The Lackawanna Valley painted by George Inness in the mid-19th century is a popular example of North American technological expansion and modernization, and it is featured here for the same reason. This view of northwestern Pennsylvania depicted the location of a new company called Delaware and Lackawanna Railroad Company. Its president commissioned Inness to immortalize the round depot, the railroads, and the company’s new engines. The artist’s first attempt did not feature a sufficient amount of engine traffic and was rejected. This final panorama has numerous pillars of steam rising throughout and offers a view of the central, imposing rotunda building.
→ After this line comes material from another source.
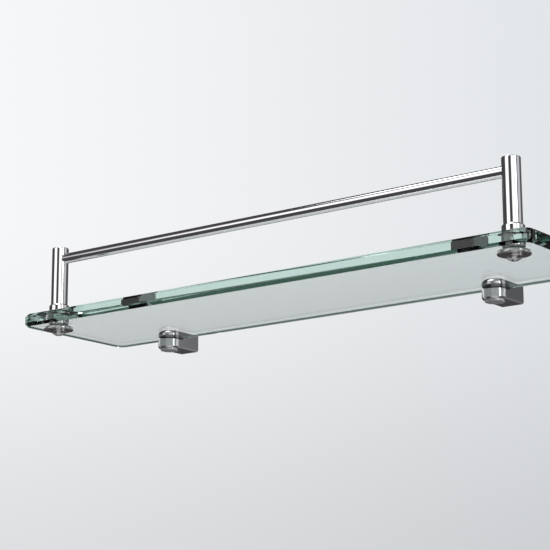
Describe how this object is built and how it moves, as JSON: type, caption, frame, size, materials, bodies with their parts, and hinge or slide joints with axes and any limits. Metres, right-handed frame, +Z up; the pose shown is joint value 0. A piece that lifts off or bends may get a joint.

Originally, the railroad company commissioned this painting and others like it as sort of an early advertising effort, counterbalancing some protests against the rapid industrialization. The company sought fine art’s ennobling of the new enterprise. Inness, however, seems to have been more interested in conveying the valley’s beauty than expressing his admiration for the advent of technology. Perhaps his point of view is best expressed through the small figure in the foreground—a man in a straw hat who is gazing across the stumps of freshly cut down forest onto the rolling land. The central part of the land is already devoid of trees and grass, replaced by train tracks, wide roads, and new buildings, with the implication being that this bucolic valley view will soon disappear. A few short decades after Inness created this painting, unstoppable industrialization would make that part of the two continents the biggest player in global trade and commerce.